**Exercise goal**.
Start at the line that has "middle of the sole" and stop at the line that has "if empty is". Print those lines and all lines between them exactly, and nothing more.

**Data shown**.
——————————

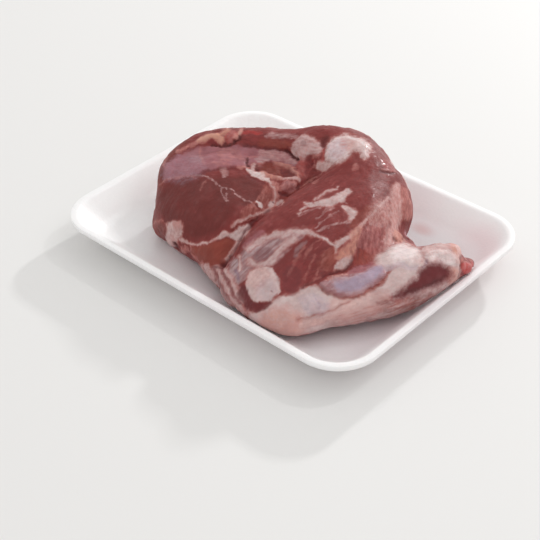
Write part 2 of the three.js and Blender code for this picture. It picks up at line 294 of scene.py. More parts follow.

——————————

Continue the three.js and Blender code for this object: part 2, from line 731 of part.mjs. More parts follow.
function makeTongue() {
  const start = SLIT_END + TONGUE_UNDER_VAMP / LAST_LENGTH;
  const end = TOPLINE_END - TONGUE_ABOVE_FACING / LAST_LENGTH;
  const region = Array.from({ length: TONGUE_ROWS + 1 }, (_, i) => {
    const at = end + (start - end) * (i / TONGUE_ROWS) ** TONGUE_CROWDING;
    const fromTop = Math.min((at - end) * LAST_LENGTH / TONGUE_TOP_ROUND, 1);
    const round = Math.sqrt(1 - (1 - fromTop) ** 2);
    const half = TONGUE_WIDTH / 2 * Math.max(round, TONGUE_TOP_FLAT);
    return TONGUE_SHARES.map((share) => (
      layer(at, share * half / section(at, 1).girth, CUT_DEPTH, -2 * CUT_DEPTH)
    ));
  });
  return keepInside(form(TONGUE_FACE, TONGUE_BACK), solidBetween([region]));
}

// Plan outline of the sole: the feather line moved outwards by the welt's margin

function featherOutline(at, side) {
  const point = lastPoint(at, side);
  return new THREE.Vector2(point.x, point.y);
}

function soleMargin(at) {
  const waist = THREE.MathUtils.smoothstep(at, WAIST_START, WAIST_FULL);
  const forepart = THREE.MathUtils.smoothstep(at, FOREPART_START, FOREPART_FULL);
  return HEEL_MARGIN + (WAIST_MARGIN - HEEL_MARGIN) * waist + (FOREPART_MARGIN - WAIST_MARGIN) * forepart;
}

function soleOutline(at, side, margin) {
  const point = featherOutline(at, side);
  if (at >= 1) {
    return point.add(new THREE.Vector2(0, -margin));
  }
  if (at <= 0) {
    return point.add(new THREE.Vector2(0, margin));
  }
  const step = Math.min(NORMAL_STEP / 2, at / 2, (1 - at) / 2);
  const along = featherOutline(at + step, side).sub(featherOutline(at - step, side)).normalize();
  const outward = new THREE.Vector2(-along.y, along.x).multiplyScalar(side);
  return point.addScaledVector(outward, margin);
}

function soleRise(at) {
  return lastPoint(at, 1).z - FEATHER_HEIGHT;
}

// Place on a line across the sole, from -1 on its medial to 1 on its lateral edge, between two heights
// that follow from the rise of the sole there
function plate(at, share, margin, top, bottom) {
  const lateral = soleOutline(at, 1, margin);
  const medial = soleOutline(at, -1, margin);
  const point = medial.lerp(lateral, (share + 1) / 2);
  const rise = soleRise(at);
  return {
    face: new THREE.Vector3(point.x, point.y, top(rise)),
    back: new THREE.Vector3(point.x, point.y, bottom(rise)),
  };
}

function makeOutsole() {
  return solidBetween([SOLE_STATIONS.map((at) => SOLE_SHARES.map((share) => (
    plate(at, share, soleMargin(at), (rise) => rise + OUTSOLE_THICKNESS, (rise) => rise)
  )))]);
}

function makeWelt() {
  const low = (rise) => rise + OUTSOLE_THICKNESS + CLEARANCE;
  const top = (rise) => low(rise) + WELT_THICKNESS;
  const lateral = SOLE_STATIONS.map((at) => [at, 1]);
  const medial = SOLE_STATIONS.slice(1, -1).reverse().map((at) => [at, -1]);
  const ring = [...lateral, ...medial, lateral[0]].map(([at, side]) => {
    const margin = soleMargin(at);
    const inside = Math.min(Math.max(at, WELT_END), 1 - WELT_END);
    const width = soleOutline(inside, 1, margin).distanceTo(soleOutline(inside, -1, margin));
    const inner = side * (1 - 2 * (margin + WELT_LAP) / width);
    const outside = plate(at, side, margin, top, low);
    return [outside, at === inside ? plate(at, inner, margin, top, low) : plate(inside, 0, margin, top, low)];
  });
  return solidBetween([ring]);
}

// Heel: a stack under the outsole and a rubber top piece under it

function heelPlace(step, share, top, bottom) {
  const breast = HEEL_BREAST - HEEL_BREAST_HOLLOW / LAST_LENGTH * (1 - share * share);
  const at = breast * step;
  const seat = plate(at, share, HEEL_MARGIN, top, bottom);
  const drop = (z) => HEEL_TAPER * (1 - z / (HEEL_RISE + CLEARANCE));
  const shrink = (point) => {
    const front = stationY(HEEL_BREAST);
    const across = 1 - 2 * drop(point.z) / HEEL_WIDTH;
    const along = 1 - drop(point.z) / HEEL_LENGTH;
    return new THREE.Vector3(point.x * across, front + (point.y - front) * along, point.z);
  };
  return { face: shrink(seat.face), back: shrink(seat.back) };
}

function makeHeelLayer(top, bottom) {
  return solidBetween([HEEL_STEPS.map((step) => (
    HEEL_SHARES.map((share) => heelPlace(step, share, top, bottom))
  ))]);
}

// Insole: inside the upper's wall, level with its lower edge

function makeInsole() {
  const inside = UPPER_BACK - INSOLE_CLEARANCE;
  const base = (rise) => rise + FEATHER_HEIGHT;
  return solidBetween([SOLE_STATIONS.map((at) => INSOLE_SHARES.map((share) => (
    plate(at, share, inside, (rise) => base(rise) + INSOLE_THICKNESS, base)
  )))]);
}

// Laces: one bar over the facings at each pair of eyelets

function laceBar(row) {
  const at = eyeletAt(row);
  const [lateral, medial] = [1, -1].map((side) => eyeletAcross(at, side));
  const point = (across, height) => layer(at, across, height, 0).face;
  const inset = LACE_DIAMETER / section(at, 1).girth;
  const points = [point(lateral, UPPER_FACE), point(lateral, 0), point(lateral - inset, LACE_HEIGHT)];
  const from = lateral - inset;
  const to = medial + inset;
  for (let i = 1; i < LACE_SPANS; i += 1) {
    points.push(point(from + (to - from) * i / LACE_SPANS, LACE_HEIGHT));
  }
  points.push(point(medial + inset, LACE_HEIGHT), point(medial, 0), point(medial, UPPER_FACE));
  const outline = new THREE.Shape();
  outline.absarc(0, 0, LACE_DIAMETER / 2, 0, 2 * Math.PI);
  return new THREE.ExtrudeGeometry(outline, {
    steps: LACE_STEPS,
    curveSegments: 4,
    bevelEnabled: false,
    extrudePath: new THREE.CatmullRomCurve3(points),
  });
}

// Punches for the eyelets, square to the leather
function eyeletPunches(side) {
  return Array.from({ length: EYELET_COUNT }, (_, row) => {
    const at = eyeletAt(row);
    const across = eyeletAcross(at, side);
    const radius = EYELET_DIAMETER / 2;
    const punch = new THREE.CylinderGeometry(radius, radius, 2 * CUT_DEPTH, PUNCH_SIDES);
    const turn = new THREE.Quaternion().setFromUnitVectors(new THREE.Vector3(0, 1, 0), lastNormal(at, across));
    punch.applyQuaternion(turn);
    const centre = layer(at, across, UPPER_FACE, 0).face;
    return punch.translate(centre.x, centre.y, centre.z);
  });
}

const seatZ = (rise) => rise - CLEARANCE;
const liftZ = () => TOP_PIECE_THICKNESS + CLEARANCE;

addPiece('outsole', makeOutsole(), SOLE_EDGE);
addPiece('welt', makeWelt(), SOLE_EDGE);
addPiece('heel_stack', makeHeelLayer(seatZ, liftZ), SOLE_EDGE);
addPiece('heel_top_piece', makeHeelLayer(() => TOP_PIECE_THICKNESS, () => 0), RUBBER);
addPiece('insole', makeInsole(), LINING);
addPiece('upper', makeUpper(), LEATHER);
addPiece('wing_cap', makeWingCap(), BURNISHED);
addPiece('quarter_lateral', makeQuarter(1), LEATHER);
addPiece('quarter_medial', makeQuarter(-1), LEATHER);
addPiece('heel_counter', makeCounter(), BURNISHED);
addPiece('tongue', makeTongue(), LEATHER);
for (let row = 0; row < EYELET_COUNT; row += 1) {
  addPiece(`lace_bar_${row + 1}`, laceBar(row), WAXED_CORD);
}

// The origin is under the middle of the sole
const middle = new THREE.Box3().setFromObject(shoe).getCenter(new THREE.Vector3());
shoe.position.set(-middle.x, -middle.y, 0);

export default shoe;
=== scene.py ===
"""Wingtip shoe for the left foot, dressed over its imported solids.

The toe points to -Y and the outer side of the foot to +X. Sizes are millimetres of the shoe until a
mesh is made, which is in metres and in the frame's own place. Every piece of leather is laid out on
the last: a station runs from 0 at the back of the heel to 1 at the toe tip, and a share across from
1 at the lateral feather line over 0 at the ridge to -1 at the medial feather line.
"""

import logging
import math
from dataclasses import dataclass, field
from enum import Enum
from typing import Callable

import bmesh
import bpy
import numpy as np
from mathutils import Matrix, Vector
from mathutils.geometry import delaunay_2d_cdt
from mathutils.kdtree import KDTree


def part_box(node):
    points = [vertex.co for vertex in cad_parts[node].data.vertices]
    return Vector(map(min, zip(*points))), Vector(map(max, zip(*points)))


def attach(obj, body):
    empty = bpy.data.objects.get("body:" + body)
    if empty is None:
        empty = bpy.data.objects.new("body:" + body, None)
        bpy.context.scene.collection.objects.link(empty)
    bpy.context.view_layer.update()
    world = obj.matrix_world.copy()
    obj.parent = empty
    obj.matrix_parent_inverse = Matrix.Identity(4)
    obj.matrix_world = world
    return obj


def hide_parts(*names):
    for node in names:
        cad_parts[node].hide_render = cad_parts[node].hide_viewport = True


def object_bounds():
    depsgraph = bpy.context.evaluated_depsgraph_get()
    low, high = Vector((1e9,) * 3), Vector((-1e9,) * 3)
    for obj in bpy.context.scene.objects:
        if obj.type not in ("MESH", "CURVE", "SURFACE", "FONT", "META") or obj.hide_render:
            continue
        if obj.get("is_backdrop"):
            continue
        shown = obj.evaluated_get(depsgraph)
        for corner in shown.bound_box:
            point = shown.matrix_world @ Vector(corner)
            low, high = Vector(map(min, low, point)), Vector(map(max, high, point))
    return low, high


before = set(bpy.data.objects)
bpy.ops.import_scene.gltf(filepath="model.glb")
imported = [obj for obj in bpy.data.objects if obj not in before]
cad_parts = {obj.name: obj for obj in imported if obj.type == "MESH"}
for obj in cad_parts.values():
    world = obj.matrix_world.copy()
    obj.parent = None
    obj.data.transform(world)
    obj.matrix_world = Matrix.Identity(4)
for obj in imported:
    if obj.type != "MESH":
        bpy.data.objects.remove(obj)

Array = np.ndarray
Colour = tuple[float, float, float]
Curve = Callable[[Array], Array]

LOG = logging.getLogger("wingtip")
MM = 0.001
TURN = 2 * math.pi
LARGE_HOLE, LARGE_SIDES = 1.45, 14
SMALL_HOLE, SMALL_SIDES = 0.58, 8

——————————

**Output for this task**.
// The origin is under the middle of the sole
const middle = new THREE.Box3().setFromObject(shoe).getCenter(new THREE.Vector3());
shoe.position.set(-middle.x, -middle.y, 0);

export default shoe;
=== scene.py ===
"""Wingtip shoe for the left foot, dressed over its imported solids.

The toe points to -Y and the outer side of the foot to +X. Sizes are millimetres of the shoe until a
mesh is made, which is in metres and in the frame's own place. Every piece of leather is laid out on
the last: a station runs from 0 at the back of the heel to 1 at the toe tip, and a share across from
1 at the lateral feather line over 0 at the ridge to -1 at the medial feather line.
"""

import logging
import math
from dataclasses import dataclass, field
from enum import Enum
from typing import Callable

import bmesh
import bpy
import numpy as np
from mathutils import Matrix, Vector
from mathutils.geometry import delaunay_2d_cdt
from mathutils.kdtree import KDTree


def part_box(node):
    points = [vertex.co for vertex in cad_parts[node].data.vertices]
    return Vector(map(min, zip(*points))), Vector(map(max, zip(*points)))


def attach(obj, body):
    empty = bpy.data.objects.get("body:" + body)
    if empty is None:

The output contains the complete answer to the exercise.